Greek pupils lag in science test

Greek secondary school students ranked 38th in an international survey testing their scientific knowledge and aptitude – a performance significantly below the average for the 57 countries assessed by the Organization for Economic Cooperation and Development (OECD). Regarded as an international yardstick of secondary school students’ achievements, the Program for International Student Assessment (PISA) survey – tests students on «how much they know about science and their ability to use scientific knowledge and understanding to identify and address problems in daily life.» According to Greek professors involved in coordinating PISA, teaching methods in Greek schools may be to blame for the relatively poor performance of 15-year-olds in the test. «In other countries, lessons in math – for example – might be more difficult than in Greece but in foreign schools children learn the value of math in its application,» said Panayiotis Kazantzis, Patras University math professor and PISA coordinator.

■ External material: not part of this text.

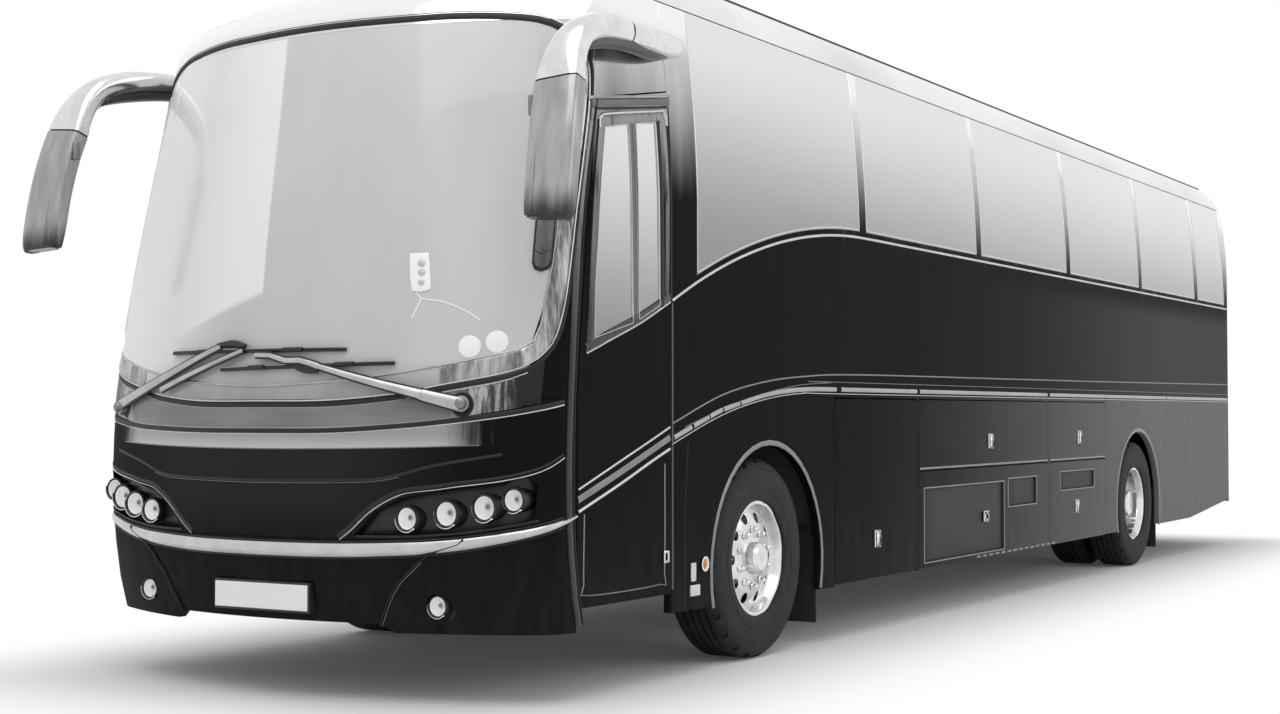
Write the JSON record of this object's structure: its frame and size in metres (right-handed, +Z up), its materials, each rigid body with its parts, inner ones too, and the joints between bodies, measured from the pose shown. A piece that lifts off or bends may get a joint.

The students who performed best in the PISA test were those in Finland, scoring an average of 563 points, followed by those in Hong Kong, with 542 points. Greek students amassed a 473-point average, ranking just above their counterparts in Israel, Chile and Serbia. Another Greek academic involved in the PISA test, Vasso Hadzinikita of Greece’s Open University, stressed that the Greek education system had to be reformed if pupils were to compete more effectively. «The topics examined by PISA are similar to those taught to Greek pupils but the style of teaching is different – we would have better results if this were changed,» she said. According to Hadzinikita, Greek schools emphasize rote learning and fail to encourage comparative thinking.